The company is also into wind power generation. It set up its first windmill with a capacity of 600 KW at Palladum village of Kalipalium district, Tamil Nadu, in 2007-08. It set up another plant with a capacity of 2 MW in the same state the next year. Its combined capacity is 6.6 MW. It has a power purchase agreement with the Tamil Nadu State Electricity Board.
FINANCES
The company posted a turnover of Rs 2,767 crore in 2013-14, 39% more than in 2012-13. Sales growth has been 54% a year over the past five years.
In 2013-14, around 40% sales came from refining and the rest from trading. "With higher capacity addition of 250 TPD, we expect refining to account for 50% of our turnover," Manish Jain, managing director, NCML, told Money Today.
Being a working capital-intensive business, profit (both before and after tax) margins are very low. Its profit before tax (PBT) in 2013-14 was Rs 91.38 crore, a 37% increase over the previous year. The profit after tax (PAT) was Rs 55.23 crore, an increase of 22% over the previous year's figure of Rs 45.28 crore. Profit growth has been 55% a year in the last four years.
PBT and PAT margins were 3.3% and 1.9%, respectively, in 2013-14. When compared to peers-Ruchi Soya (0.2% & 0.05%), KSE (2.9% & 1.9) and Vimal Oils (1.2% & 0.75%)-the numbers look healthy. Agro Tech Foods (7.6% & 5.6%) scores over most in the sector.
It had a debt of Rs 320 crore (both short and long term) at the end of 2013-14 as against Rs 197 crore in 2012-13. The company's debt-to-equity ratio was one at the end of 2013-14 and at 0.76 a year ago.
Over the past five years, the company has given over 17% return on equity. This is not only better than some of its listed peers (Agro tech, Gujarat Ambuja Export and Ruchi Soya) but also more consistent.
VALUATIONS
Based on the price band of Rs 100-120 and March 31 earnings per share of Rs 23.40, the issue has been valued at 4.3-5.2 times earnings, compared to the industry price-to-earnings ratio of 15. The issue has been priced below the company's book value, which is Rs 133.5 based on the 2013-14 balance sheet.
The cheaper pricing could be a deliberate strategy to attract investors.
OUR TAKE
Given the fact that India has been a major edible oil importer (it imports 40% consumption requirement) with per capita oil consumption (11 kg per annum) far below the world average of 20 kg, edible oil refiners and importers still have enough scope for growth.
However, NCML is just another name in the already long list of edible oil and solvent extraction companies. Therefore, it may find getting into new geographies a little tough. The company's presence is mainly in North and North-West and a large part of the business comes from UP and Uttarakhand.

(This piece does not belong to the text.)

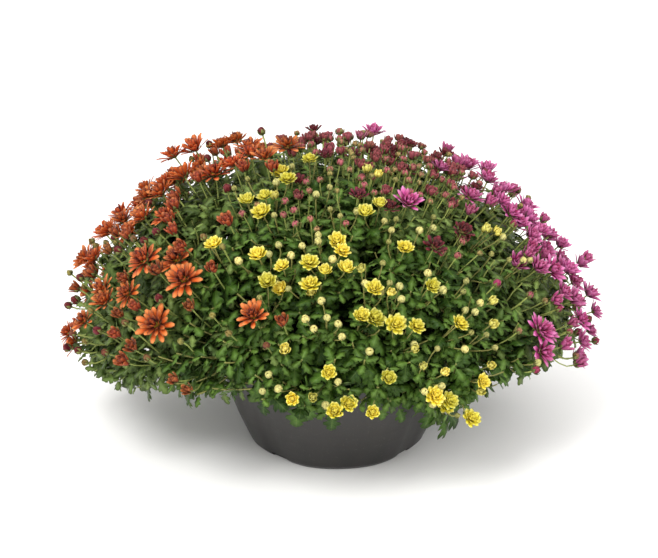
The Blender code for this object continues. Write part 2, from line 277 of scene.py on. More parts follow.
def seen_on_dome(column, row):
    """Where a pixel's line of sight meets the dome, or passes nearest to it."""
    way = sight(column, row)
    nearest = (1e9, None)
    for step in range(1300, 2150, 3):
        point = CAMERA_PLACE + step * MM * way
        level = dome_level(point)
        if level < nearest[0]:
            nearest = (level, point)
        if level < 0:
            break
    return nearest[1]


# Where each head stands

Bloom = namedtuple("Bloom", "plant stage middle way size")
FACE_LIFT = 0.35
FACE_STRAY = 0.16
CROWDING = 0.62
SINK_STEP = 3 * MM
SINK_LIMIT = 24 * MM

# Heads that the photograph doesn't show, or shows too small to be told apart: how far apart they
# stand on each plant, and how many in ten are buds, half open and open
FILL_SPACING = {"bronze": 28 * MM, "yellow": 29 * MM, "magenta": 29 * MM, "burgundy": 23 * MM}
FILL_SHARES = {"bronze": (2, 3, 5), "yellow": (5, 2, 3), "magenta": (2, 2, 6), "burgundy": (6, 3, 1)}
FILL_TRIALS = 3000
FILL_LOWEST = 94
HIDDEN = 0.10
CROWDS = {   # where heads are too crowded to tell apart: columns, rows and spacing
    "bronze": (((150, 300), (126, 172), 18 * MM), ((88, 190), (168, 262), 20 * MM)),
    "yellow": (),
    "magenta": (((480, 610), (170, 352), 24 * MM),),
    "burgundy": (((285, 480), (128, 205), 11.5 * MM),),
}


def anywhere(lowest, chance):
    """A place on the dome, all parts of it as likely, down to lowest degrees."""
    share = chance.random() * (1 - math.cos(math.radians(lowest)))
    return math.degrees(math.acos(1 - share)), chance.uniform(-180, 180)


def plant_at(down, azimuth):
    """The plant that fills a part of the dome."""
    if abs(azimuth) > 150 or (down < 26 and abs(azimuth) > 50) or (down < 40 and 20 < azimuth):
        return "burgundy"
    if azimuth < -40:
        return "bronze"
    return "yellow" if azimuth < 50 else "magenta"


def face_way(point, chance):
    """The way a head faces: outward, lifted towards the light, and a little astray."""
    stray = Vector([chance.gauss(0, FACE_STRAY) for _ in range(3)])
    return (outward(point) + FACE_LIFT * UP + stray).normalized()


def crowded(middle, reach, blooms):
    for other in blooms:
        if (middle - other.middle).length < CROWDING * (reach + SPREAD[other.stage]):
            return True
    return False


def spacing_at(plant, middle):
    """How far apart a plant's added heads stand at a place, or None where the photograph has all."""
    if outward(middle).dot((CAMERA_PLACE - middle).normalized()) < HIDDEN:
        return FILL_SPACING[plant]
    column, row = pixel_of(middle)
    for columns, rows, spacing in CROWDS[plant]:
        if columns[0] < column < columns[1] and rows[0] < row < rows[1]:
            return spacing
    return None


def seen_blooms(chance):
    """The heads of the photograph, each on its own line of sight, the crowded ones further back."""
    blooms = []
    for (plant, stage), pixels in SEEN.items():
        for column, row in pixels:
            middle = seen_on_dome(column, row)
            sunk = 0
            while sunk < SINK_LIMIT and crowded(middle, SPREAD[stage], blooms):
                middle = middle + SINK_STEP * sight(column, row)
                sunk += SINK_STEP
            size = chance.uniform(*SIZES[stage])
            blooms.append(Bloom(plant, stage, middle, face_way(middle, chance), size))
    return blooms


def fill_blooms(blooms, chance):
    """Heads over the rest of the dome, no closer together than their plant has them."""
    for trial in range(FILL_TRIALS):
        down, azimuth = anywhere(FILL_LOWEST, chance)
        surface = dome_point(down, azimuth)
        middle = surface + chance.uniform(-14, 4) * MM * outward(surface)
        plant = plant_at(down + chance.gauss(0, 4), azimuth + chance.gauss(0, 5))
        spacing = spacing_at(plant, middle)
        if spacing and all((middle - other.middle).length > spacing for other in blooms):
            stage = chance.choices(STAGES, FILL_SHARES[plant])[0]
            size = chance.uniform(*SIZES[stage])
            blooms.append(Bloom(plant, stage, middle, face_way(middle, chance), size))
    return blooms


def seat(bloom):
    """The top of a head's stalk."""
    return bloom.middle - bloom.size * SEAT_BACK[bloom.stage] * bloom.way


# Stems, shoots and stalks

Stem = namedtuple("Stem", "points radii kind")
MAIN_STEPS = 22
SHOOT_STEPS = 9
LEAFY_STEPS = 5
STALK_STEPS = 7
HUB_DEPTH = {"bronze": 66 * MM, "yellow": 52 * MM, "magenta": 70 * MM, "burgundy": 76 * MM}
HUB_REACH = 26 * MM
HUB_CLEARANCE = 10 * MM
SHOOT_LEAST = 26 * MM
SHOOT_RADIUS = 1.5 * MM
STALK_RADIUS = {"bronze": 0.90 * MM, "yellow": 0.75 * MM, "magenta": 0.80 * MM, "burgundy": 0.66 * MM}
NECK_SWELL = 1.35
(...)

Its limited geographical presence and low brand recognition are key concerns in terms of future revenue growth. Besides, it has only one refining unit, which is already running on full capacity.
Though the company has shown healthy revenue growth over the past five years, the fact that it has generated negative cash flow in the last two years raises some doubt about its short- to medium-term finances.
We have to see if capacity addition in the third quarter of the previous financial year helps it post healthy revenue growth and improve profit margins. For now, retail investors can give the issue a miss.